INFORMATION GIVEN.

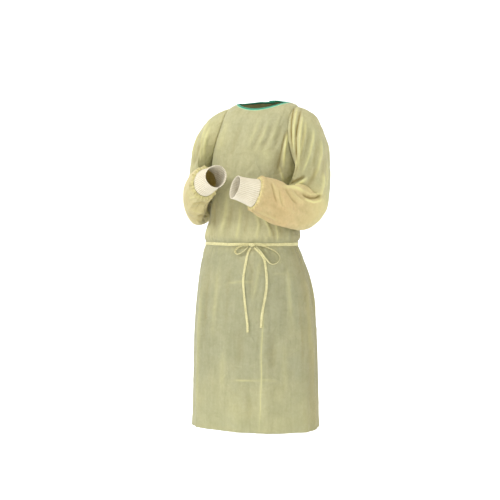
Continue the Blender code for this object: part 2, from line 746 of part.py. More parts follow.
* * *
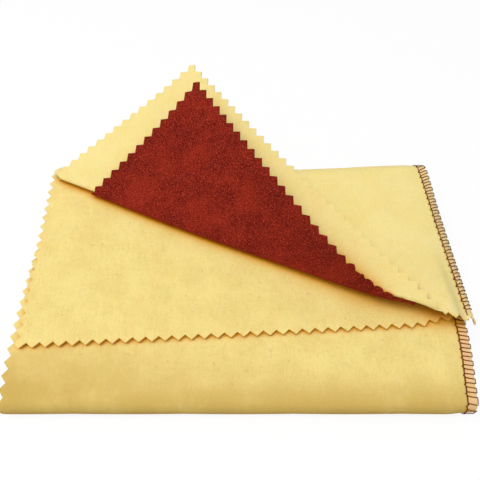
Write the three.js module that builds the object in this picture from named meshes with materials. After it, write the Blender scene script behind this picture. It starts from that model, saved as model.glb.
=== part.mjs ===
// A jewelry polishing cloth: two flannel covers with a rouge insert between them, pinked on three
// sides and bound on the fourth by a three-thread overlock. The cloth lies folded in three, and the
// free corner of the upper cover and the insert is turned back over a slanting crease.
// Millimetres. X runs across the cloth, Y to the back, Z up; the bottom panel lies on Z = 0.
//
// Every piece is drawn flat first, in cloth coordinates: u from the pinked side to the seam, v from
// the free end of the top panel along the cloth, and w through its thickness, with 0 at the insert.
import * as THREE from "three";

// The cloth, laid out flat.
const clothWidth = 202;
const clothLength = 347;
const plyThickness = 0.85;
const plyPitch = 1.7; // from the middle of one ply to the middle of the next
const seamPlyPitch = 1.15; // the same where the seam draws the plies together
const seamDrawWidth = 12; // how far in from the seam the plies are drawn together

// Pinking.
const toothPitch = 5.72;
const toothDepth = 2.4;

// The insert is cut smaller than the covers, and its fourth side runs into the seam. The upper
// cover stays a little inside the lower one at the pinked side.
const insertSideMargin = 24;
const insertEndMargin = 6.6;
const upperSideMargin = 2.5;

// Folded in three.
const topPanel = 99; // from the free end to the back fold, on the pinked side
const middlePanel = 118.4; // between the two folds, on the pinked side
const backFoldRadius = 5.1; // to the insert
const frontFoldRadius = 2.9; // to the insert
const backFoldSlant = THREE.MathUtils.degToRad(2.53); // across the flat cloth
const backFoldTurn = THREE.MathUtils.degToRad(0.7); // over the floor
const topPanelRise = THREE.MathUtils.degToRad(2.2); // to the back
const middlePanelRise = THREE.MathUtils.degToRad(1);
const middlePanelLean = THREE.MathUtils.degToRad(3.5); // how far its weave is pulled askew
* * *
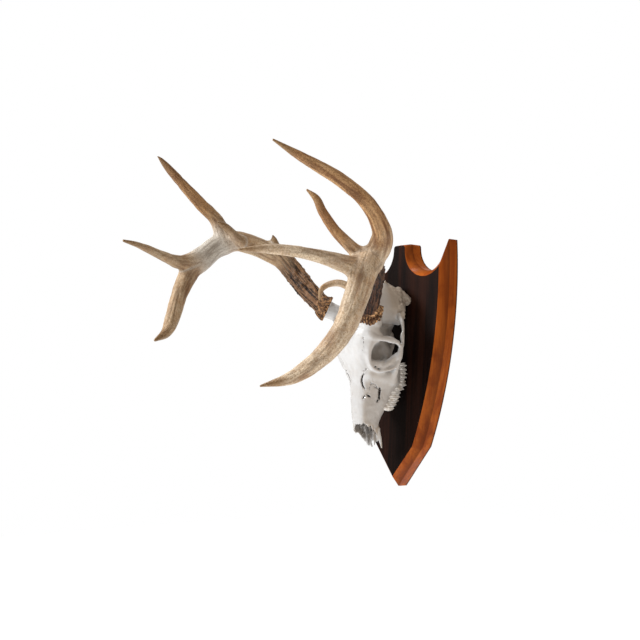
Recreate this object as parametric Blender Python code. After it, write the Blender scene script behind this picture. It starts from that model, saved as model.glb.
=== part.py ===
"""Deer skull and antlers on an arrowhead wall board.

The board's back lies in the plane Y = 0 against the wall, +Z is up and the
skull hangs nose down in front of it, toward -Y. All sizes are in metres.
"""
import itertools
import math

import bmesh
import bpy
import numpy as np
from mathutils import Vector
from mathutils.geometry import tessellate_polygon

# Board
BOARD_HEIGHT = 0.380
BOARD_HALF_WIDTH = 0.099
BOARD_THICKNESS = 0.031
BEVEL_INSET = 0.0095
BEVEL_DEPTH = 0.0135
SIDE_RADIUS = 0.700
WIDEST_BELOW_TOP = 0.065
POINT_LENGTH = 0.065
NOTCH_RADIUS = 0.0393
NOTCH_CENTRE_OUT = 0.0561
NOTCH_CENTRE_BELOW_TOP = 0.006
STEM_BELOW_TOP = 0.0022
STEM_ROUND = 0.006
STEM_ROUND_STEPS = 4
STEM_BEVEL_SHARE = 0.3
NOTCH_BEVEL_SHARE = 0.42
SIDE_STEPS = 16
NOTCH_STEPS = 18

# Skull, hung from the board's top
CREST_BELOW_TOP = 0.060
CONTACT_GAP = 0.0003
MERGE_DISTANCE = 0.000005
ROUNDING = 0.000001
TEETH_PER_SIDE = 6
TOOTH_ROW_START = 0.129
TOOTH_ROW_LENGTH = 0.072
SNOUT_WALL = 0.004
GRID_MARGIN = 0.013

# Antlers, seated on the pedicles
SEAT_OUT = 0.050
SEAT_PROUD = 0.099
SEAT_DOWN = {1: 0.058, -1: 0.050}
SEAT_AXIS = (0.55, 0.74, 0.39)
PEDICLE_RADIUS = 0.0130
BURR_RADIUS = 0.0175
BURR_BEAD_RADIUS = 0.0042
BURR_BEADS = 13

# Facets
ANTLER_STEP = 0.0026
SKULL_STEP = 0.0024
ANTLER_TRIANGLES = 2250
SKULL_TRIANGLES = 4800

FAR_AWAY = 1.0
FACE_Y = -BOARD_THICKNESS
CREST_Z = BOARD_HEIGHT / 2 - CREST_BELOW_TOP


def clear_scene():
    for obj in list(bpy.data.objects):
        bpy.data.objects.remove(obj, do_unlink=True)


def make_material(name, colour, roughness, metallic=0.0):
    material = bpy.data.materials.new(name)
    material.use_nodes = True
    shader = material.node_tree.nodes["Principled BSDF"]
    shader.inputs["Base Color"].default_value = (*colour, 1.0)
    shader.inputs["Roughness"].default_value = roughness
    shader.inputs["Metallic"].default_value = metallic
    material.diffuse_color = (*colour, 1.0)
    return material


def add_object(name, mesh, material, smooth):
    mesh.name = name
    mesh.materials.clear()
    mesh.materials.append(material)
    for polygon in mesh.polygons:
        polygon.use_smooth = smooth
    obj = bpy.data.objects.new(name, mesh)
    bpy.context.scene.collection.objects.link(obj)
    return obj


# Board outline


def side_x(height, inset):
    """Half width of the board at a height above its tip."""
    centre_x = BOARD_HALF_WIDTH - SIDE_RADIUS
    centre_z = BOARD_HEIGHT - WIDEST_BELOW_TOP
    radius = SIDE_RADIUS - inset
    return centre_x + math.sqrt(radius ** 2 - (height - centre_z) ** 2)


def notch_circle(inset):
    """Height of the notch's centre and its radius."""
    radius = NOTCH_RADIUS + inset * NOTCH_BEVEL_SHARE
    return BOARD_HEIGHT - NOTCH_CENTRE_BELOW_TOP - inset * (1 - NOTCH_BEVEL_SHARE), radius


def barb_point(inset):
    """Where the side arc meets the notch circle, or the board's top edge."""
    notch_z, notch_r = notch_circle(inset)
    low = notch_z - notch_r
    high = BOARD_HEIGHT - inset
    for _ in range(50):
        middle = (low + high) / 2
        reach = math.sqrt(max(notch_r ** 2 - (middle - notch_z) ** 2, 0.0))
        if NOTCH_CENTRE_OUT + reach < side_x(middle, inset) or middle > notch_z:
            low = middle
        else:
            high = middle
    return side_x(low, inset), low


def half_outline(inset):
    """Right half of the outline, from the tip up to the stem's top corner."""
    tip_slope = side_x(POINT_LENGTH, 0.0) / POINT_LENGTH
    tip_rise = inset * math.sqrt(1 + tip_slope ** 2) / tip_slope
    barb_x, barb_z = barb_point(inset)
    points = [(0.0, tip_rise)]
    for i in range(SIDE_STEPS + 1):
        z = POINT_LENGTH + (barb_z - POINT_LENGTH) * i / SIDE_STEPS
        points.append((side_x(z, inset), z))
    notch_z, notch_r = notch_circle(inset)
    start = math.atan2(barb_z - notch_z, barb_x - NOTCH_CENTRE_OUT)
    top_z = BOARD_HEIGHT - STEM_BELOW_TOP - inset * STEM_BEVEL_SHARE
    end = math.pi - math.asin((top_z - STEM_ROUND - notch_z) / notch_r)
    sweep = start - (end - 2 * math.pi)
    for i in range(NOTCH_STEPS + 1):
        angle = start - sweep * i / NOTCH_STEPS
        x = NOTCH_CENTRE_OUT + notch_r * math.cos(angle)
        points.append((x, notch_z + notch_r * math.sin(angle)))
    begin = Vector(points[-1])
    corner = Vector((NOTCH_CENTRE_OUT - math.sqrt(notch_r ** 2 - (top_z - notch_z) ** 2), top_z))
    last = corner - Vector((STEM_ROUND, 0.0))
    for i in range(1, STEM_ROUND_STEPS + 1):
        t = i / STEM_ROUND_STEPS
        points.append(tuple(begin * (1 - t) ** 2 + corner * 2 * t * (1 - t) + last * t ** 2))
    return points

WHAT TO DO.
Will you return exactly the lines above from the one with "Write the three.js" down to the one with "const upperSideMargin = 2.5;", counting both as part of the range?

COMPLETE ANSWER.
Write the three.js module that builds the object in this picture from named meshes with materials. After it, write the Blender scene script behind this picture. It starts from that model, saved as model.glb.
=== part.mjs ===
// A jewelry polishing cloth: two flannel covers with a rouge insert between them, pinked on three
// sides and bound on the fourth by a three-thread overlock. The cloth lies folded in three, and the
// free corner of the upper cover and the insert is turned back over a slanting crease.
// Millimetres. X runs across the cloth, Y to the back, Z up; the bottom panel lies on Z = 0.
//
// Every piece is drawn flat first, in cloth coordinates: u from the pinked side to the seam, v from
// the free end of the top panel along the cloth, and w through its thickness, with 0 at the insert.
import * as THREE from "three";

// The cloth, laid out flat.
const clothWidth = 202;
const clothLength = 347;
const plyThickness = 0.85;
const plyPitch = 1.7; // from the middle of one ply to the middle of the next
const seamPlyPitch = 1.15; // the same where the seam draws the plies together
const seamDrawWidth = 12; // how far in from the seam the plies are drawn together

// Pinking.
const toothPitch = 5.72;
const toothDepth = 2.4;

// The insert is cut smaller than the covers, and its fourth side runs into the seam. The upper
// cover stays a little inside the lower one at the pinked side.
const insertSideMargin = 24;
const insertEndMargin = 6.6;
const upperSideMargin = 2.5;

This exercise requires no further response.